I always wondered how many people there are on the planet and that they are completely different: with different appearance, character, tastes and interests. For someone to be happy is enough to have beloved beside them and someone has a list of necessary components which is longer than one, two, or even more points. Some people prefer romantic relationships; make surprises for beloved ones, write touching sms and constantly use affectionate words. There are others, who don’t recognize all these sentiments, but also love and also in need of a loved one.
Surprisingly, some lovers gladly spend all their spare time together, share common interests, share any secrets, but others need so-called personal space, they don’t spend weekends together and have different hobbies. Relationships among some couples are romantic and carefree; while others are like volcanos explode from time to time, turn any trifle into the stormy clarifying of the relationships.
We can recall a banal phrase, "love is different and each has its own". However, we can try to classify the diversity of relationships and pick out three styles of love.
Escaping love.
The kind of relationship when beloved ones separate and each of them lives its own life. "On weekends" their paths intersect: they meet, pay attention to each other, and then get back to do their business separately.
The main features of escaping love:
* first of all they appreciate personal freedom;
* the main thing is to preserve their independence;
* they spend their free time not only with beloved ones;
* they prefer to find time for friends and hobbies instead of their beloved ones;
* they can’t stand the restrictions, don’t accept the pronoun "we", only "I";
* they don’t like sentimental and affectionate nicknames;
* they don’t think about marriage;
* according to the opinion of others, they part easily and also easily make new relationships, as they’re averse to demonstrate their feelings in public.
Anxious love.
These are relationships which are typical for impressionable, fragile and romantic people. These relationships are the complete opposite of the previous ones.

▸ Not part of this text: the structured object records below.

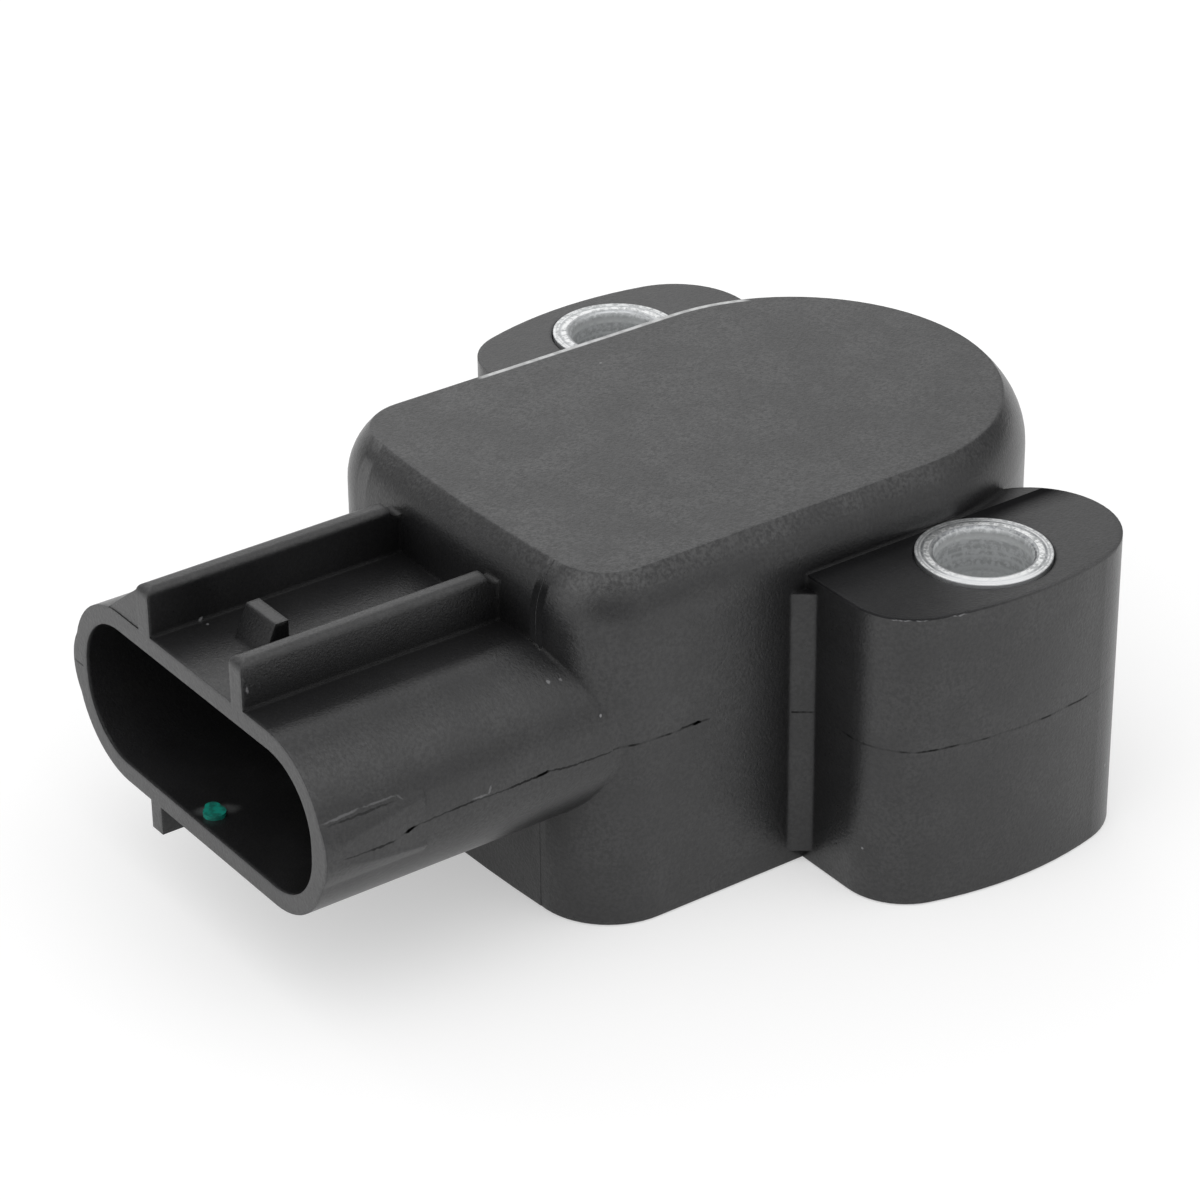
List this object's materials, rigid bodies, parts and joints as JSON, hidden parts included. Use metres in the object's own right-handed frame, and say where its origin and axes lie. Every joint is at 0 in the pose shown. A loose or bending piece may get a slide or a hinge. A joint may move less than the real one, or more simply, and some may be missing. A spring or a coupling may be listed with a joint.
{
  "type": "throttle position sensor",
  "caption": "Domed black sensor body with two bushed fixing ears, an oval plug socket on the front and a sprung slotted rotor underneath.",
  "frame": {"origin": "on the rotor's axis, at the flat mounting face on the underside, midway between the two fixing bushes", "axes": "+Z along the rotor's axis towards the domed top; the plug socket opens towards -Y; the fixing ears stand out along +X and -X"},
  "size_m": [0.045, 0.055, 0.0219],
  "materials": {
    "housing_plastic": "fine matte moulded black, glass-filled plastic",
    "cover_plastic": "matte moulded black plastic",
    "bush_steel": "turned, bright plated",
    "rotor_plastic": "natural acetal, slightly waxy",
    "sleeve_bronze": "sintered, oil darkened",
    "washer_steel": "stamped",
    "spring_wire": "drawn spring wire",
    "wiper_alloy": "stamped spring alloy",
    "rivet_steel": "headed",
    "board_ceramic": "fired ceramic, off-white",
    "track_ink": "printed resistive ink",
    "collector_ink": "printed silver ink",
    "terminal_plate": "stamped, plated",
    "clip_plate": "stamped, plated",
    "sealant": "cured sealant",
    "seal_rubber": "moulded rubber",
    "dab_paint": "dried paint"
  },
  "bodies": {
    "base": {"housing": "housing_plastic", "base_cover": "cover_plastic", "bush_left": "bush_steel", "bush_right": "bush_steel", "bearing_sleeve": "sleeve_bronze", "thrust_washer": "washer_steel", "return_spring": "spring_wire", "track_board": "board_ceramic", "resistive_track": "track_ink", "collector_track": "collector_ink", "terminal_supply": "terminal_plate", "terminal_signal": "terminal_plate", "terminal_ground": "terminal_plate", "clip_supply": "clip_plate", "clip_signal": "clip_plate", "clip_ground": "clip_plate", "terminal_sealant": "sealant", "shaft_seal": "seal_rubber", "flange_seal": "seal_rubber", "inspection_dab": "dab_paint"},
    "rotor": {"rotor": "rotor_plastic", "wiper": "wiper_alloy", "wiper_rivets": "rivet_steel"}
  },
  "joints": [
    {"name": "rotor_turn", "type": "hinge", "parent": "base", "child": "rotor", "pos_m": [0, 0, 0.007], "axis": [0, 0, 1], "range_deg": [0, 100], "stiffness_Nm_per_rad": 0.02, "springref_deg": -20.05, "deforming": ["return_spring"]}
  ]
}
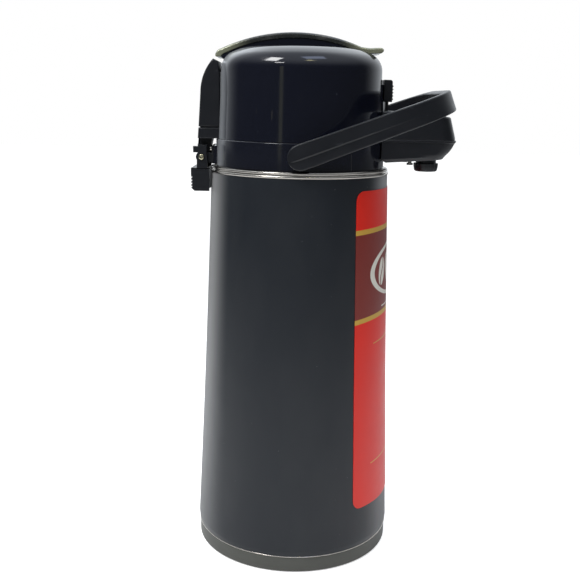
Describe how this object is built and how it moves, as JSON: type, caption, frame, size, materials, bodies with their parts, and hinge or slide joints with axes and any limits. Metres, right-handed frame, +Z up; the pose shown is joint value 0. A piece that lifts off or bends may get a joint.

The main features of anxious love:
* they always want to be together with beloved ones, don’t want to leave even for a second;
* they worry about every trifle and have panic fear about that a beloved one can cease to love;
* they threaten with parting on any occasion, dramatizing the situation in every way;
And later such threats are getting replaced by tears and cries “you don’t love me!”.
Secure love.
This style may seem boring to the representatives of the previous two, but over the years, most likely everyone comes to this style of relationship.
The main features of secure love:
* you trust your partner and don’t quarrel on any occasion;
* you communicate without hints and innuendo;
* you don’t need daily proof of love. You just feel it;
* in conflicts you keep yourself in hand, don’t beat the dishes and don’t throw things of your beloved out of the window;
* you share your victories and defeats, help each other in everything.
Astonishingly, but the separation of relationships on these three types is based on research conducted in the 60s. There was observed the behavior of infants when their mothers left the room and left them alone. For example, some children cried, and when mothers came back, they calmed down and continued to play (secure relationships). Others were crying after mothers leaving and even after her returning: they were angry and pushed her (anxious relationships). And others behaved as if nothing had happened: they ignored their mothers and continued to play (escaping relationships).
Therefore this suggests us that our adult relationships are closely linked with the way we were able to love while we were children.